The factors that influence habitat suitability are evident in a few cases. One bee-eater requires a cut bank (the outside bank of a stream bend) in a grassland area for its burrow, but it must be near a forest because it feeds over the forest and the forest edge. The importance of suitable perches is illustrated by observations made on an insect-rich region of East African grassland, from which kingfishers were absent until a road was built. With the roads came telegraph wires, which provided the perches.

The widest range of habitats occupied by members of the order Coraciiformes is found in Africa (including Madagascar), where eight of the 10 families are represented. These exhibit all four basic feeding modes, but on Madagascar some niches are occupied by families different from those on the African mainland. Ground feeding in the forest, for example, is limited to the ground rollers in Madagascar; in mainland Africa this niche is occupied by the hoopoe (except in dense forest) and by birds of other orders. The four coraciiform families found in temperate Eurasia occupy only three niches: ground feeding (hoopoe), darting from a perch (kingfishers, some bee-eaters), and aerial hawking (other bee-eaters, rollers). In Australia only the last two niches are occupied by coraciiforms, and these are the same families that hold these niches in Eurasia. In the New World, where three families are found, only one feeding mode is used, that of darting out from a perch. This mode is geographically and ecologically subdivided between the diminutive todies, which are limited to the Greater Antilles where neither the kingfishers nor the motmots are represented, and the kingfishers (with the exception of the pygmy kingfisher, Chloroceryle aenea), which are specialized fish eaters.

Social behaviour

A number of coraciiform birds are markedly social, feeding in small parties and nesting in colonies based on cooperative breeding. Some wood hoopoes forage in conspicuous, noisy bands of 5 to 10 individuals. The acrobatic, climbing activity of a band is sometimes interrupted when the birds of a whole party bow and sway their bodies, pump their tails up and down, and join in a chorus of chattering calls. Moving from tree to tree, one bird follows another in weak undulating flight. Forest species of wood hoopoes are less social, and lone individuals sometimes call while perched high in a tree. Many hornbills may be seen flying through or over the forest, the beats of their broad wings giving a characteristic loud whooshing noise. They are usually found in small parties and actively move about in the branches, sometimes giving conversational notes.

A study of a young captive hand-reared hornbill of a small species of Lophocerus (Tockus) has provided surprising data.

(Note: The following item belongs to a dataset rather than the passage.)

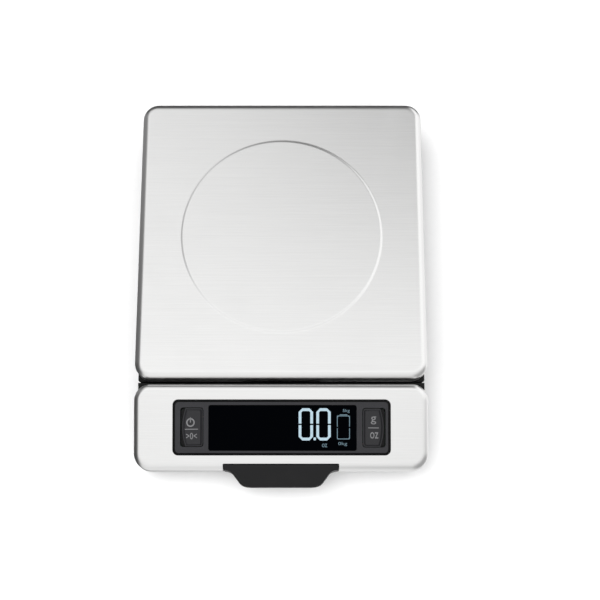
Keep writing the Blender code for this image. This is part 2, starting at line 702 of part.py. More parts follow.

This bird seemed to have a remarkably active, alert, intelligent personality recalling that of captive crows. It greeted its foster parents by raising its wings, pointing its beak upward, raising its head feathers, and chattering. It was jealous of attention given other animals, kept close to its foster parents when out of doors, and alighted on their shoulders. When accompanying them on walks, it flew from tree to tree. It was busy and mischievous, attracted by anything bright, and fond of picking at knots or holes. This young hornbill had a passion for pulling up seedlings and sometimes amused itself by darting in and tweaking the tail of a larger, more lethargic, young Bycanistes hornbill.